I’m curious: nowhere in that article on Gun Control does it mention Canada.  We’ve *always* had gun control, in one form or another.  It’s never been possible for someone to walk in off the street and out with a firearm twenty minutes later.

So if gun control is so heinous and detrimental, why is our crime so vastly smaller than yours and why is our population so much less paranoid?

I’m sorry, but going through your site, it seems to me to be less about “freedom” of a people as a whole and more about individual freedom — and that leads to anarchy.

Thank you.


To: C.H.
From: Scott McPherson
Sent: Monday, November 15, 2004 9:39 PM
Subject: gun control

Thank you for contacting the Future of Freedom Foundation. The Foundation always welcomes questions and comments from our readers, and I will do my best to respond to your satisfaction.

My first response would have to be to your final point. You wrote, “going through your site, it seems to me to be less about ‘freedom’ of a people as a whole and more about individual freedom — and that leads to anarchy.” Well, you’re sort of right.

The mission of FFF is to promote limited government, free markets, private property, and individual rights. To speak of the “freedom of a people as a whole” is completely baseless unless those people are protected by some moral structure which shields them from the arbitrary use of force by others — including their own governments. It is individuals that require protection. We at FFF are of the opinion that individuals are best protected under a system of individual rights, and that by protecting individual rights you best guaranty the protection of “people as a whole.”
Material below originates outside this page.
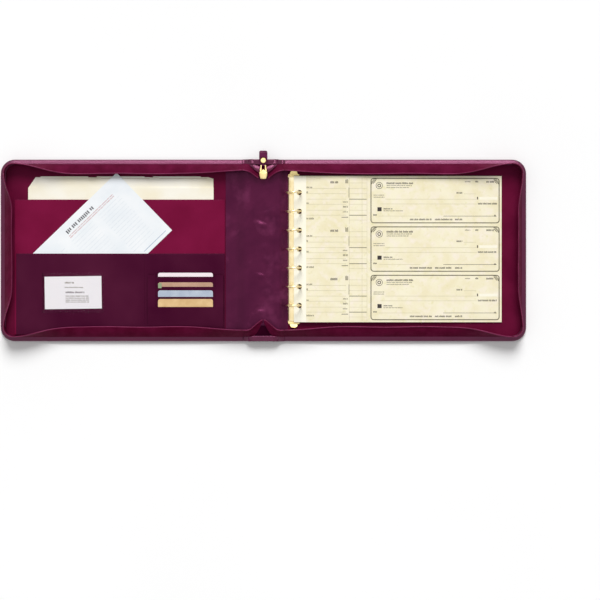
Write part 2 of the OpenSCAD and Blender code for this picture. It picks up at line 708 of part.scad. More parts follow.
// Leather tab: a narrow throat folded round the link's bar, then the wide tab with a rounded end
module pull_tab() color(dark_leather) in_case() on_pull() difference() {
    r = tab_w * 0.22;
    throat_half = link_window_half - seat_gap;
    union() {
        across_pull(link_len, tab_end_t / 2, throat_half);
        translate([0, 0, -tab_end_t / 2]) linear_extrude(tab_end_t) {
            translate([-throat_half, link_len]) square([2 * throat_half, tab_from - link_len]);
            translate([-tab_w / 2, tab_from]) square([tab_w, pull_len - r - tab_from]);
            translate([r - tab_w / 2, tab_from]) square([tab_w - 2 * r, pull_len - tab_from]);
            for (x = [-1, 1]) translate([x * (tab_w / 2 - r), pull_len - r])
                circle(r = r, $fn = small_steps);
        }
    }
    across_pull(link_len, link_bar_r + link_bar_gap, tab_w);
    translate([0, rivet_v, -tab_end_t]) cylinder(r = rivet_shaft_r, h = 2 * tab_end_t, $fn = small_steps);
}
module pull_rivet() color(brass) in_case() on_pull() translate([0, rivet_v, 0]) {
    translate([0, 0, -tab_end_t / 2]) cylinder(r = rivet_shaft_r, h = tab_end_t, $fn = small_steps);
    for (side = [0, 1]) mirror([0, 0, side]) translate([0, 0, tab_end_t / 2])
        cylinder(d1 = pull_rivet_d, d2 = pull_rivet_d * 0.8, h = rivet_head_t, $fn = small_steps);
}

// A sewn pocket: a sheet over a raised border along its foot and both sides
module pocket(far, near, foot, mouth, z, depth) difference() {
    translate([-far, foot, z]) cube([far - near, mouth - foot, depth + pocket_t]);
    translate([seam_w - far, foot + seam_w, z - overrun])
        cube([far - near - 2 * seam_w, mouth - foot, depth + overrun]);
}
module file_pocket() color("#6c1238") in_case()
    pocket(pocket_far, pocket_near, pocket_foot_y, file_mouth_y, cover_t, file_depth);

// Front pocket: its sheet is cut out round the card panel, and a sewn divider holds it in the middle
module front_pocket() color(dark_leather) in_case() {
    difference() {
        pocket(front_far, pocket_near, pocket_foot_y, front_mouth_y, file_top, front_depth);
        translate([card_x - panel_half - seat_gap, panel_foot_y - seat_gap, file_top - overrun])
            cube([2 * (panel_half + seat_gap), panel_top_y - panel_foot_y + 2 * seat_gap, 2 * cover_t]);
    }
    translate([-divider_reach - seam_w / 4, pocket_foot_y, file_top])
        cube([seam_w / 2, front_mouth_y - pocket_foot_y - 2 * seam_w, front_depth]);
}

// Card panel: a padded wedge under the first card, and a cheek at each end of the slots
module card_panel() color(dark_leather) in_case() {
    wedge_foot = card_foot_y - wedge_gap;
    wedge_z = card_base_z - card_gap + (panel_top_y - lip_y) * tan(card_tilt);
    drop = (panel_foot_y - lip_y + 3 * slot_pitch) * tan(card_tilt);
    translate([card_x - panel_half, 0, 0]) rotate([90, 0, 90]) linear_extrude(2 * panel_half)
        polygon([
            [panel_top_y, panel_z], [panel_top_y, wedge_z], [wedge_foot, panel_z + sole_t],
            [panel_foot_y, panel_z + sole_t], [panel_foot_y, panel_z]
        ]);
    for (x = [card_x - panel_half, card_x + strip_half]) translate([x, 0, 0]) rotate([90, 0, 90])
        linear_extrude(panel_half - strip_half) polygon([
            [panel_top_y, panel_z], [panel_top_y, lip_z], [lip_y - 3 * slot_pitch, lip_z],
            [panel_foot_y, lip_z + drop], [panel_foot_y, panel_z]
        ]);
}

// Frame of one slot: y runs up the card, z over its face, from the middle of the strip's lip
module in_slot(k) translate([card_x, lip_y - k * slot_pitch, card_base_z])
    rotate([card_tilt, 0, 0]) children();
module card_strips() color("#521733") in_case() for (k = [0:3]) {
    to_foot = (lip_y - k * slot_pitch - panel_foot_y) / cos(card_tilt);
    reach = min(to_foot, card_h - card_rise[k]);
    in_slot(k) translate([-strip_half, -reach, strip_rise])
        cube([2 * strip_half, reach, slot_strip_t]);
}

// A plate with four rounded corners, about its own middle
module round_plate(w, h, t, r) linear_extrude(t) {
    square([w - 2 * r, h], center = true);
    square([w, h - 2 * r], center = true);
    for (x = [-1, 1], y = [-1, 1]) translate([x * (w / 2 - r), y * (h / 2 - r)])
        circle(r = r, $fn = small_steps);
}
module plastic_card(k) in_case() in_slot(k) translate([0, card_rise[k] - card_h / 2, 0])
    round_plate(card_w, card_h, card_t, card_r);
module card_1() color("#fbf0f2") plastic_card(0);
module card_2() color("#c9a289") plastic_card(1);
module card_3() color("#bcc8d6") plastic_card(2);
module card_4() color("#e4be88") plastic_card(3);

// ID window: clear vinyl over a border that is open at the top
module id_window() color("#b9a4ad") in_case() translate([window_x - window_w / 2, window_y - window_h / 2, front_top])
    difference() {
        cube([window_w, window_h, window_depth + vinyl_t]);
        translate([window_border, window_border, -overrun])
            cube([window_w - 2 * window_border, window_h, window_depth + overrun]);
    }
module id_card() color(card_white) in_case()
    translate([id_card_x, id_card_y, front_top + paper_gap]) rotate([0, 0, id_card_turn])
        translate([-id_card_w / 2, -id_card_h / 2, 0]) cube([id_card_w, id_card_h, id_card_t]);

// Folder: a sheet with one raised tab, whose left and right ends slope
module folder(layer, tab_x) in_case()
    translate([0, 0, cover_t + paper_gap + layer * (folder_t + folder_gap)]) linear_extrude(folder_t) {
        slope = folder_tab_h * 0.4;
        translate([-folder_far, folder_foot_y]) square([folder_w, folder_top_y - folder_foot_y]);
        translate([tab_x - folder_far, folder_top_y]) polygon([
            [0, 0], [0, -overrun], [folder_tab_w, -overrun], [folder_tab_w, 0],
            [folder_tab_w - slope, folder_tab_h], [slope, folder_tab_h]
        ]);
    }
module folder_left_tab() color("#f3ecd6") folder(2, slot_pitch * 0.8);
module folder_middle_tab() color("#efe6cc") folder(1, slot_pitch * 0.8 + folder_tab_w);
module folder_right_tab() color("#f3ecd6") folder(0, slot_pitch * 0.8 + 2 * folder_tab_w);
module order_form() color("#eef2f6") in_case() translate([form_x, form_y, file_top + paper_gap])
    rotate([0, 0, form_turn]) translate([-form_w / 2, -form_len / 2, 0])
        cube([form_w, form_len, form_t]);

// Handle: a D-shaped tab near each end of the spine, with a slot for the strap
module handle_tabs() color(leather) in_case() for (side = [0, 1]) mirror([0, side, 0]) difference() {
    r = handle_tab_w / 2;
    translate([0, 0, handle_z]) linear_extrude(handle_tab_t) {
        translate([-r, handle_tab_near]) square([handle_tab_w, handle_tab_far - r - handle_tab_near]);
        translate([0, handle_tab_far - r]) circle(r = r, $fn = arc_steps);
    }
    translate([-strap_w / 2 - paper_gap, handle_tab_near - overrun, strap_z - paper_gap])
        cube([strap_w + 2 * paper_gap, strap_reach - handle_tab_near + overrun, strap_t + 2 * paper_gap]);
}
module handle_strap_ends() color(dark_leather) in_case() for (side = [0, 1]) mirror([0, side, 0])
    translate([-strap_w / 2, strap_from, strap_z])
        cube([strap_w, strap_reach - strap_from - paper_gap, strap_t]);

// Grip: wider in the middle, with a bowed outline and softened lower edges
module handle_grip() color(leather) in_case() intersection() {
    bow = (grip_w - grip_end_w) / 2;
    bow_r = (grip_half * grip_half + bow * bow) / (2 * bow);
    translate([0, -grip_half, grip_t]) rotate([-90, 0, 0]) linear_extrude(2 * grip_half) {
        translate([-grip_w / 2, 0]) square([grip_w, grip_t - grip_edge_r]);
        translate([grip_edge_r - grip_w / 2, 0]) square([grip_w - 2 * grip_edge_r, grip_t]);
        for (x = [-1, 1]) translate([x * (grip_w / 2 - grip_edge_r), grip_t - grip_edge_r])
            circle(r = grip_edge_r, $fn = small_steps);
    }
    linear_extrude(grip_t) intersection() {
        translate([grip_w / 2 - bow_r, 0]) circle(r = bow_r, $fn = arc_steps * 2);
        translate([bow_r - grip_w / 2, 0]) circle(r = bow_r, $fn = arc_steps * 2);
        square(2 * grip_half, center = true);
    }
}

back_leather();
back_board();
back_lining();
back_rim();
back_crease_strip();
back_corner_tapes();
ring_base();
ring_cover();
ring_posts();
spine_leather();
spine_board();
spine_lining();
spine_rims();
handle_tabs();
handle_strap_ends();
front_leather();
front_board();
front_lining();
front_rim();
front_crease_strip();
front_corner_tapes();
file_pocket();
front_pocket();
card_panel();
card_strips();
id_window();
folder_left_tab();
folder_middle_tab();
folder_right_tab();
order_form();
back_top_tape();
back_bottom_tape();
back_side_tape();
front_top_tape();
front_bottom_tape();
front_side_tape();
top_end_tape();
slider_body();
bottom_end_tape();
bottom_stop();
pull_link();
pull_tab();
pull_rivet();
left_rings();
left_blade();
right_rings();
right_blade();
top_trigger();
bottom_trigger();
top_check_sheet();
check_stack();
handle_grip();
card_1();
card_2();
card_3();
card_4();
id_card();
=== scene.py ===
# %% [markdown]
# # A zip-round checkbook portfolio, lying open
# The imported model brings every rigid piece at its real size: covers, spine, ring metal, cards and
# papers. This notebook dresses it. Leather, tape and print are added as surfaces worked out with
# numpy, in millimetres about the middle of the case, and many of them ride on the body that carries it.

# %% Load the frame
import math

import bmesh
import bpy
import numpy as np
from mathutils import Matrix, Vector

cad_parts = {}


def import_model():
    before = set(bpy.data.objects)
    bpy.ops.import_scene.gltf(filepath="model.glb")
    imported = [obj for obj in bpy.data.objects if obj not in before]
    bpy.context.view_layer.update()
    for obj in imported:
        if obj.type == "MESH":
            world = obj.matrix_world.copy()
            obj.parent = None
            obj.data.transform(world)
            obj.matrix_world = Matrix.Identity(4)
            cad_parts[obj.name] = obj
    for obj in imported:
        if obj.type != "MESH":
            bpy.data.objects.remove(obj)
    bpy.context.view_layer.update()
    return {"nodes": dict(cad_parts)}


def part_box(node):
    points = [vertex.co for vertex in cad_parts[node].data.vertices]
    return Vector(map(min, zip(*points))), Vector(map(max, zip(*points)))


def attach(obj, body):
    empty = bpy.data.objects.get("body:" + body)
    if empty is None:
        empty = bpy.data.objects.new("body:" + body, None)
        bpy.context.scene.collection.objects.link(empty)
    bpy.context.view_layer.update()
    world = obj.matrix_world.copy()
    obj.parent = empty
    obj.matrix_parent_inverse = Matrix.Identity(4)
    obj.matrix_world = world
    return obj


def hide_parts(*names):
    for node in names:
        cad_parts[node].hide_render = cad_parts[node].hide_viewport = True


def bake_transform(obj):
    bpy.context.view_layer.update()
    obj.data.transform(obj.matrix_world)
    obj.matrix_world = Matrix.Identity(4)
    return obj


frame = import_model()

MM = 0.001
# The covers and the ends of the spine, each with the sign of its x or y
SIDES, ENDS = {"back": 1, "front": -1}, {"top": 1, "bottom": -1}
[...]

If you’re interested, I would recommend reading Ayn Rand’s Capitalism: The Unknown Ideal and The Virtue of Selfishness as a start to better understanding the concept of individual rights.

Regarding your conclusion, “and that leads to anarchy,” I couldn’t disagree more. Anarchy is a system where no government exists, there is no moral recognition of individual rights, no private property, and no rule of law. This term is best applied to Somalia or even Communist Russia. It does not, however, apply to a libertarian society based on individual rights, private property, and the rule of law — all supported, it should be noted, by a government limited and dedicated to preserving just those institutions. Your conclusion lacks logical foundation. We strive for moral government. Regardless of your opinion of our philosophy, you cannot claim that it calls for no government.

You opened your comments by referring to an article on gun control. I do not know of which article you speak, and so cannot comment on any statements in particular, but I can speak to the general gun control argument. You wrote that Canada has “‘always’ had gun control, in one form or another. It’s never been possible for someone to walk in off the street and out with a firearm twenty minutes later.” I’m not sure what conclusion you’re hoping we’ll reach from that particular statement.

Even when Canada’s gun control laws were (relative to today) lax, the crime rate in that country was low relative to the United States because the United States has historically had a higher crime rate. The important question is whether the presence of firearms is the cause of that high crime rate and whether gun control is a proper policy to adopt in combating crime.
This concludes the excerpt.